Postby SW1 » 27 Apr 2019, 12:51

https://www.flightglobal.com/news/artic ... pa-457734/

The F-35 fleet is also suffering from mismatched parts. The DoD purchases certain sets of F-35 parts years ahead of time to support aircraft on deployments, including on US Navy (USN) aircraft carriers and US Marine Corps (USMC) amphibious assault ships. But the parts do not fully match the military services' needs because F-35 aircraft have been modified over time, says the GAO.

“For example, 44% of purchased parts were incompatible with aircraft the Marine Corps took on a recent deployment,” says the GAO. “Without a process to modify the sets of parts for deployments, DoD may be unable to meet the services' operational needs.”

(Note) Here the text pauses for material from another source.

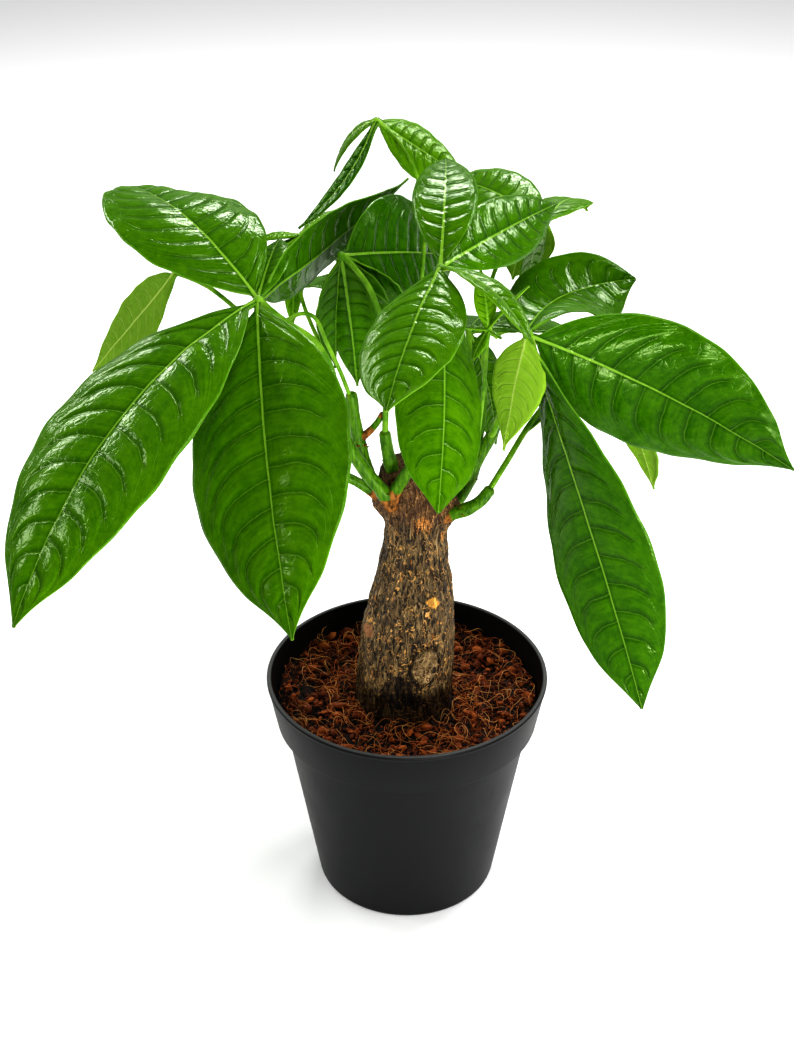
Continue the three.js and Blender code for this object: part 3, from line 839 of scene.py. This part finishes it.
# Leaves: each is a slender stalk with a fan of glossy leaflets at its end. A leaflet is a thin
# blade, quilted between its side veins, with a pale midrib, and paler and duller beneath.
Leaflet = namedtuple(
    "Leaflet",
    "heading rise droop swing length width roll twist fold widest fresh turned",
    defaults=(6, 0.46, 0.15, False),
)
Leaf = namedtuple("Leaf", "stalk leaflets")
leaves = {
    "leaf_left": Leaf(
        [(-25.6, -15, 226), (-27, -17, 240), (-29, -21, 257), (-35, -26, 271)]
        + [(-45, -31, 281), (-54, -35, 291)],
        [
            Leaflet(128, 30, 47, -6, 107, 54, 12, -24, 6, 0.48, 0.2),
            Leaflet(-135, -7, 45, 17, 151, 62, -1, -7, 6, 0.49, 0.22),
            Leaflet(-87, -24, 13, 10, 135, 63, -26, -11, 6, 0.47, 0.24),
            Leaflet(64, 0, -13, -9, 108, 28, 84, -12, 20, 0.38, 0.1, True),
            Leaflet(82, 24, 30, 0, 44, 15, 10, 0),
        ],
    ),
    "leaf_left_rear": Leaf(
        [(-20.5, 0.6, 217), (-27, 5, 226), (-40, 8, 240), (-58, 12, 258), (-76, 15, 274), (-89, 15, 281)],
        [
            Leaflet(145, -49, -2, -1, 76, 30, 51, 12, fresh=0.2, turned=True),
            Leaflet(131, 38, 54, 0, 46, 17, 0, 0),
            Leaflet(92, 14, 34, 0, 62, 25, 0, 0),
            Leaflet(42, 6, 30, 0, 54, 21, 0, 0),
        ],
    ),
    "leaf_hanging": Leaf(
        [(-9, -5.6, 220), (-8.5, -5.2, 240), (-9, -4.5, 262)]
        + [(-14, -4, 281), (-21, -4.5, 292), (-25, -5, 296)],
        [
            Leaflet(105, -62, 26, -3, 55, 20, 50, -1, 33, fresh=0.1, turned=True),
            Leaflet(78, -66, 14, -7, 66, 22, 10, 0, 28, fresh=0.15, turned=True),
            Leaflet(63, -50, 17, -5, 55, 20, 0, 0, 23, fresh=0.15, turned=True),
            Leaflet(56, -30, 25, -1, 54, 20, -10, 0, 18, fresh=0.1, turned=True),
            Leaflet(51, -14, 11, 13, 91, 46, -66, -6, fresh=0),
        ],
    ),
    "leaf_front": Leaf(
        [(0.6, -15.8, 210.5), (5, -21, 230), (9, -29, 260), (11, -38, 289), (11, -45, 308)],
        [
            Leaflet(86, 28, 40, 3, 83, 24, 4, -3, 6, 0.47, 0.2),
            Leaflet(-106, -6, 12, 5, 81, 36, -6, -12, 2, 0.51, 0.3),
            Leaflet(53, 3, 12, 10, 88, 25, -44, -11, fresh=0.15),
            Leaflet(-54, 16, 49, -7, 57, 14, 15, 3, 18, fresh=0.45),
            Leaflet(-86, -38, 13, -11, 89, 37, 48, -20, 2, 0.54, 0.3),
        ],
    ),
    "leaf_right": Leaf(
        [(33, 6.8, 213), (37, 0, 229), (41, -12, 252), (44, -25, 273)],
        [
            Leaflet(17, -27, 1, -38, 119, 55, -84, -20, 4, 0.48, 0.02),
            Leaflet(82, -1, 5, -57, 83, 40, 35, -90, 11, 0.53, 0.15),
            Leaflet(-55, -57, 15, 23, 152, 46, -112, 49, 4, 0.52, 0),
            Leaflet(-131, -68, 7, 11, 44.5, 27, -4, -22, 6, 0.39, 0.8, True),
            Leaflet(60, -22, 26, 0, 50, 20, 0, 0),
        ],
    ),
    "leaf_right_rear": Leaf(
        [(28.6, 7.2, 205), (31, 14, 225), (30, 22, 250), (34, 29, 275), (44, 33, 289), (54, 34, 294)],
        [
            Leaflet(126, 9, 25, -8, 69, 30, 7, 25, 6, 0.5, 0.3),
            Leaflet(69, 11, 52, -3, 60, 20, 1, 2, 6, 0.42, 0.4),
            Leaflet(127, -57, 37, -6, 42, 14, 14, -2, 7, 0.42, 0.5, True),
            Leaflet(111, -27, 43, -7, 51, 24, -27, -18, fresh=0.4),
        ],
    ),
    "leaf_top": Leaf(
        [(-1.8, 11.8, 219.5), (2, 16, 250), (6, 23, 284), (5, 31, 308), (-3, 35, 325), (-12, 36, 334)],
        [
            Leaflet(16, -38, -4, -1, 44, 25, -35, -8, 2, 0.48, 0.4),
            Leaflet(200, -68, -31, -13, 52, 9, 21, -5, 18, fresh=0),
            Leaflet(144, -24, 51, 2, 33, 7, 37, 5, fresh=0.4),
        ],
    ),
    "leaf_young_left": Leaf(
        [(-20.4, 0.4, 222), (-27, 4, 235), (-34, 10, 252), (-41, 17, 268), (-43, 25, 280), (-42, 32, 289)],
        [
            Leaflet(35, 40, 40, 0, 20, 7, 0, 0, fresh=0.5),
            Leaflet(200, 20, 40, 0, 18, 7, 0, 0, fresh=0.5),
            Leaflet(232, -6, 30, 0, 24, 9, 0, 0, fresh=0.5),
            Leaflet(-103, -50, 30, 0, 36, 9, 40, 0, fresh=0.4),
        ],
    ),
    "leaf_young_low": Leaf(
        [(-22, -1.2, 234), (-26, -3, 247), (-31, -6, 261), (-35, -10, 273)]
        + [(-40, -15, 277), (-46, -20, 276)],
        [
            Leaflet(123, -30, 25, 0, 33, 13, 0, 0, fresh=0.4),
            Leaflet(160, -60, 10, 0, 28, 12, 0, 0, fresh=0.4),
        ],
    ),
    "leaf_long_stalk": Leaf(
        [(31.8, -7.4, 196), (40, 0, 207), (49, 8, 219), (60, 17, 228), (74, 25, 229)],
        [
            Leaflet(34, -40, 35, 0, 75, 26, 0, 0, fresh=0.35),
            Leaflet(212, -10, 30, 0, 36, 14, -30, 0, fresh=0.6),
            Leaflet(52, -2, 45, 0, 82, 28, 0, 0),
            Leaflet(84, 6, 50, 0, 92, 34, 0, 0),
        ],
    ),
    "leaf_young_right": Leaf(
        [(25.4, 4.4, 198), (27, -2, 212), (29, -8, 240), (30, -12, 269)],
        [
            Leaflet(190, 25, 30, 0, 11, 4, 0, 0, fresh=0.4),
            Leaflet(220, -40, 30, 0, 13, 6, 0, 0, fresh=0.4),
            Leaflet(110, 76, 20, 0, 23, 9, 0, 0, fresh=0.7),
            Leaflet(-10, 62, 20, 0, 24, 6, 0, 0, fresh=0.6),
            Leaflet(-15, -20, 20, 0, 6, 3, 0, 0, fresh=0.5),
        ],
    ),
    "leaf_back_left": Leaf(
        [(0, 10.6, 212), (-3, 18, 224), (-7, 32, 245), (-9, 45, 261)],
        [
            Leaflet(100, 12, 45, 0, 92, 34, 0, 0),
            Leaflet(128, -2, 35, 0, 76, 28, 0, 0),
            Leaflet(68, 20, 45, 0, 84, 30, 0, 0),
        ],
    ),
    "leaf_back_right": Leaf(
        [(26.4, 7, 200), (26, 15, 215), (26, 28, 231), (25, 40, 244)],
        [
            Leaflet(78, -6, 40, 0, 86, 32, 0, 0),
            Leaflet(42, 2, 40, 0, 72, 27, 0, 0),
            Leaflet(-10, -66, 20, 0, 52, 24, -30, 0, fresh=0.3),
        ],
    ),
    "leaf_back_low": Leaf(
        [(-17.8, 1, 208), (-26, 11, 218), (-38, 24, 229), (-50, 35, 235)],
        [
            Leaflet(166, 2, 30, 0, 84, 30, 0, 0),
            Leaflet(112, -8, 50, 0, 94, 34, 0, 0),
        ],
    ),
}
young_leaves = ["leaf_top", "leaf_young_left", "leaf_young_low", "leaf_young_right"]
blade_curl = math.radians(21)
blade_thickness = 0.55
base_thickness = 1.9
vein_stagger = 0.4
rib_line = 40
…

To make matters worse, the DoD has spent billions of dollars on F-35 spare parts, but does not have records for all the parts it has purchased, where they are, or how much they cost.

“For example, DOD is not maintaining a database with information on F-35 parts the US owns, and it lacks the necessary data to be able to do so,” says GAO. “Without a policy that clearly defines how it will keep track of purchased F-35 parts, DoD will continue to operate with a limited understanding of the F-35 spare parts it owns and how they are being managed. If left unaddressed, these accountability issues will impede DOD's ability to obtain sufficient readiness within affordability constraints.”

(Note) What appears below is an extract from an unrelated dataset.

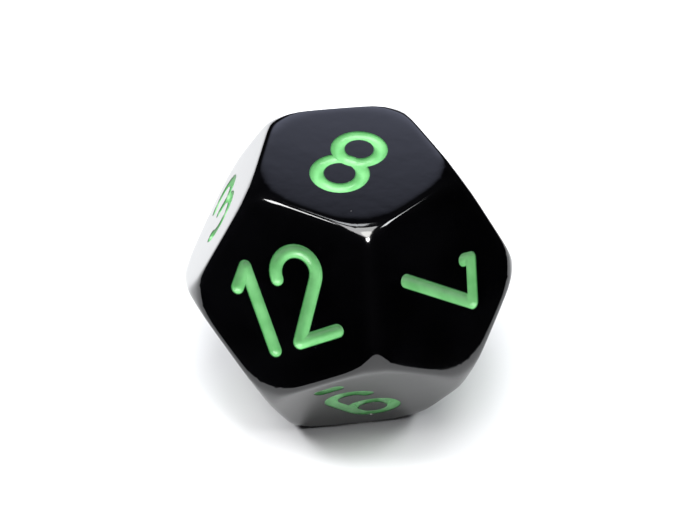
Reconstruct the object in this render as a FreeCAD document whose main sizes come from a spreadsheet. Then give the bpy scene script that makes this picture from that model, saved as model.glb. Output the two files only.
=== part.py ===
import FreeCAD, Part
import math
import os
from FreeCAD import Placement, Rotation, Vector

# A twelve-sided die in one frame: +Z up, origin at the middle of the face it rests on.
# One moulded body carries an engraved numeral on each face, and each groove is lined with
# a film of paint that is a piece of its own. Sizes are in millimetres.

doc = FreeCAD.newDocument("TwelveSidedDie")

# ---- driving dimensions ----------------------------------------------------------------

drivingDimensions = {
    "AcrossFaces": 18.0,      # from a face to the opposite one
    "TrimDiameter": 21.67,    # the ball that the twenty corners are tumbled down to
    "EdgeRounding": 0.7,      # radius along the thirty edges
    "TrimRounding": 0.4,      # radius where a trimmed corner meets the faces
    "NumeralHeight": 5.44,    # between the centre lines of a numeral's top and bottom
    "GrooveWidth": 0.9,       # across a groove at the face
    "GrooveDepth": 0.42,
    "PaintThickness": 0.08,
    "DigitSpacing": 3.12,     # between the two digits of 10 and 12
    "OnesSpacing": 2.6,       # between the two digits of 11
    "UnderlineLength": 1.16,  # between the end centres of the bar under 6 and 9
    "UnderlineDrop": 4.36,    # from a numeral's middle to its bar
}

sheet = doc.addObject("Spreadsheet::Sheet", "Dimensions")
for row, (alias, size) in enumerate(drivingDimensions.items(), start=1):
    sheet.set(f"A{row}", alias)
    sheet.set(f"B{row}", str(size))
    sheet.setAlias(f"B{row}", alias)
lastRow = len(drivingDimensions)
sheet.set(f"A{lastRow + 1}", "GrooveRadius")
sheet.set(f"B{lastRow + 1}", "=(GrooveWidth ^ 2 / 4 + GrooveDepth ^ 2) / (2 * GrooveDepth)")
sheet.setAlias(f"B{lastRow + 1}", "GrooveRadius")
doc.recompute()

centreHeight = sheet.AcrossFaces / 2
dieCentre = Vector(0, 0, centreHeight)
faceTilt = math.degrees(math.atan(0.5))        # how far the side faces lean from upright
cap = sheet.NumeralHeight / 2                  # a numeral reaches from -cap to +cap
grooveLift = sheet.GrooveRadius - sheet.GrooveDepth   # groove centre line above its face


# ---- strokes of the numerals -------------------------------------------------------------

class Stroke:
    """One run of the engraving tool, in a numeral's own plane: u to the right, v up."""

    def __init__(self, u, v):
        self.here = Vector(u, v, 0)
        self.pieces = []
        self.balls = [self.here]
        self.heading = None

    def turnTo(self, heading):
        if self.heading is not None and self.heading.getAngle(heading) > math.radians(1):
            self.balls.append(self.here)
        self.heading = heading

    def line(self, u, v):
        there = Vector(u, v, 0)
        self.turnTo((there - self.here).normalize())
        self.pieces.append(("line", self.here, there))
        self.here = there
        return self

    def arc(self, u, v, sweep):
        centre = Vector(u, v, 0)
        arm = self.here - centre
        side = math.copysign(90, sweep)
        self.turnTo(turned(arm, side).normalize())
        start = math.degrees(math.atan2(arm.y, arm.x))
        self.pieces.append(("arc", centre, arm.Length, min(start, start + sweep), abs(sweep)))
        self.here = centre + turned(arm, sweep)
        self.heading = turned(arm, sweep + side).normalize()
        return self

    def finish(self):
        closed = self.here.distanceToPoint(self.balls[0]) < 0.001
        self.balls = self.balls[1:] if closed else self.balls + [self.here]
        return self


def turned(vector, degrees):
    return Rotation(Vector(0, 0, 1), degrees).multVec(vector)


def onCircle(u, v, radius, degrees):
    angle = math.radians(degrees)
    return u + radius * math.cos(angle), v + radius * math.sin(angle)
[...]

What’s more, the DoD’s re-supply network for moving F-35 parts around the world is immature, says the accountability agency.

Overseas F-35 customers have experienced long wait times for parts needed to repair aircraft,” says GAO. “Without a detailed plan for the network, DoD may not be ready to support an expanding fleet.”

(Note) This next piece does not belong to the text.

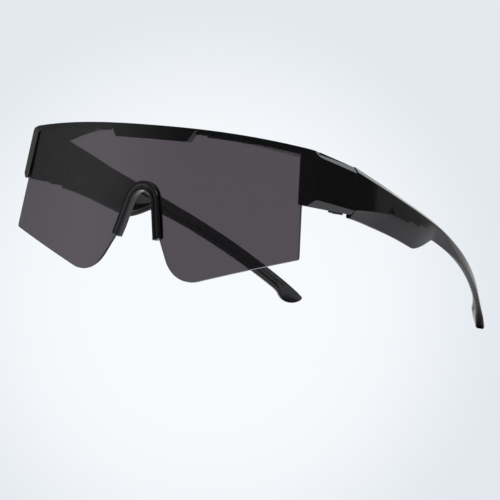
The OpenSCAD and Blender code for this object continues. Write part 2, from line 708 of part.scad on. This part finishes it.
// Flat plate of a leaf, with the holes for its two screws
module leaf_plate(way) {
    from = way < 0 ? -leaf_start - leaf_len : leaf_start;
    difference() {
        translate([leaf_x, hinge_y + from, hinge_z + past]) cube([leaf_t, leaf_len, hinge_h - 2 * past]);
        leaf_screw_holes(way);
    }
}

module left_frame_leaf() {
    color([0.5, 0.5, 0.52])
    difference() {
        union() {
            leaf_plate(-1);
            knuckle(-1, 0, end_knuckle - knuckle_gap, screw_r + screw_gap);
            knuckle(-1, hinge_h - end_knuckle + knuckle_gap, hinge_h, screw_r + screw_gap);
            translate([leaf_x, hinge_y - leaf_start - leaf_len / 2, hinge_z]) cube([leaf_t, leaf_len / 3, 2 * past]);
        }
        translate([hinge_x, hinge_y, hinge_z + hinge_h - head_t - screw_gap])
            cylinder(r = screw_head_r + screw_gap, h = head_t + past, $fn = round_fn);
    }
}

module left_temple_leaf() {
    color([0.5, 0.5, 0.52]) {
        leaf_plate(1);
        knuckle(1, end_knuckle, hinge_h - end_knuckle, screw_r + pin_gap);
    }
}

module left_hinge_screw() {
    color([0.6, 0.6, 0.62])
    translate([hinge_x, hinge_y, hinge_z]) difference() {
        union() {
            cylinder(r = screw_r, h = hinge_h - head_t / 2, $fn = round_fn);
            translate([0, 0, hinge_h - head_t]) cylinder(r = screw_head_r, h = head_t, $fn = round_fn);
        }
        translate([-screw_head_r, -head_t / 4, hinge_h - head_t / 2]) cube([2 * screw_head_r, head_t / 2, past]);
    }
}

module right_frame_leaf() { mirror([1, 0, 0]) left_frame_leaf(); }
module right_temple_leaf() { mirror([1, 0, 0]) left_temple_leaf(); }
module right_hinge_screw() { mirror([1, 0, 0]) left_hinge_screw(); }
module left_frame_leaf_screws() { leaf_screws(-1); }
module right_frame_leaf_screws() { mirror([1, 0, 0]) leaf_screws(-1); }
module left_temple_leaf_screws() { leaf_screws(1); }
module right_temple_leaf_screws() { mirror([1, 0, 0]) leaf_screws(1); }

// Moves a piece from the lens's front face to the origin at the middle of the whole length
module placed() { translate([0, -middle_y, 0]) children(); }

placed() shield_lens();
placed() brow_frame();
placed() nose_piece();
placed() left_temple();
placed() right_temple();
placed() left_frame_leaf();
placed() right_frame_leaf();
placed() left_temple_leaf();
placed() right_temple_leaf();
placed() left_hinge_screw();
placed() right_hinge_screw();
placed() left_frame_leaf_screws();
placed() right_frame_leaf_screws();
placed() left_temple_leaf_screws();
placed() right_temple_leaf_screws();
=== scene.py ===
# Wrap-round shield sunglasses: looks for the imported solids.
# X runs towards the wearer's left, Y from the lens back to the ears, Z up, in metres.
import math

import bpy
from mathutils import Matrix, Vector


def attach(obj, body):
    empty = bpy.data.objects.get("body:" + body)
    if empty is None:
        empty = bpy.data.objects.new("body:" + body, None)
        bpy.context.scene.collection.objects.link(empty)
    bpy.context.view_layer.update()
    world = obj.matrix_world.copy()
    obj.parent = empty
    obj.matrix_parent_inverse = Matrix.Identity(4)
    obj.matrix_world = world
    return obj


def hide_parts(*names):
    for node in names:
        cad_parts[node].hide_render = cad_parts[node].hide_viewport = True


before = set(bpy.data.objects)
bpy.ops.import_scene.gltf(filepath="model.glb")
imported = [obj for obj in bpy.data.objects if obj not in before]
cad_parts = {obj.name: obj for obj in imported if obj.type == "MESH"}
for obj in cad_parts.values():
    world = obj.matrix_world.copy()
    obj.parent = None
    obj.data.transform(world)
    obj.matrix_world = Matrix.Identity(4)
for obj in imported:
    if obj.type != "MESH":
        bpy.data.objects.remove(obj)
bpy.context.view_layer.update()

MM = 0.001


# Selecting and changing meshes

# Distance within which points count as one
SAME_POINT = 0.002 * MM
# Distance within which points count as lying on a seam's end face
SEAM_TOLERANCE = 0.02 * MM
SEAM_SEGMENTS = 4
# How far each step turns a point's normal towards its neighbours'
BLEND_SHARE = 0.5


def pick(piece):
    """Makes one piece the only selected one."""
    bpy.ops.object.select_all(action="DESELECT")
    piece.select_set(True)
    bpy.context.view_layer.objects.active = piece


def copy_of_solid(node, name, shortest, flat=0.4):
    """A copy of a solid with its flat faces made whole and its shortest edges taken out."""
    pick(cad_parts[node])
    bpy.ops.object.duplicate()
    piece = bpy.context.active_object
    piece.name = name
    piece.parent = None
    piece.matrix_world = Matrix.Identity(4)
    for key in list(piece.keys()):
        del piece[key]
    piece.data.materials.clear()
    bpy.ops.object.mode_set(mode="EDIT")
    bpy.ops.mesh.select_all(action="SELECT")
    bpy.ops.mesh.remove_doubles(threshold=SAME_POINT)
    bpy.ops.mesh.dissolve_limited(angle_limit=math.radians(flat))
    bpy.ops.mesh.select_all(action="SELECT")
    bpy.ops.mesh.dissolve_degenerate(threshold=shortest)
    bpy.ops.object.mode_set(mode="OBJECT")
    return piece


def trim_end(piece, elevation, depth):
    """Cuts a thin slice off the end that reaches farthest in a direction of the YZ plane."""
    pick(piece)
    way = Vector((0, math.cos(math.radians(elevation)), math.sin(math.radians(elevation))))
    far = max(vert.co.dot(way) for vert in piece.data.vertices)
    bpy.ops.object.mode_set(mode="EDIT")
    bpy.ops.mesh.select_all(action="SELECT")
    bpy.ops.mesh.bisect(plane_co=way * (far - depth), plane_no=way, use_fill=True, clear_outer=True)
    bpy.ops.object.mode_set(mode="OBJECT")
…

Ultimately, GAO concludes promises to do better next time will likely again fall short.

“While DoD is taking various actions to improve F-35 spare parts availability so that aircraft can fly and perform their missions, it will likely continue to struggle to meet warfighter requirements—due to how it is planning for and allocating spare parts,” it says.
“Overseas F-35 customers have experienced long wait times for parts needed to repair aircraft,” says GAO. “Without a detailed plan for the network, DoD may not be ready to support an expanding fleet.”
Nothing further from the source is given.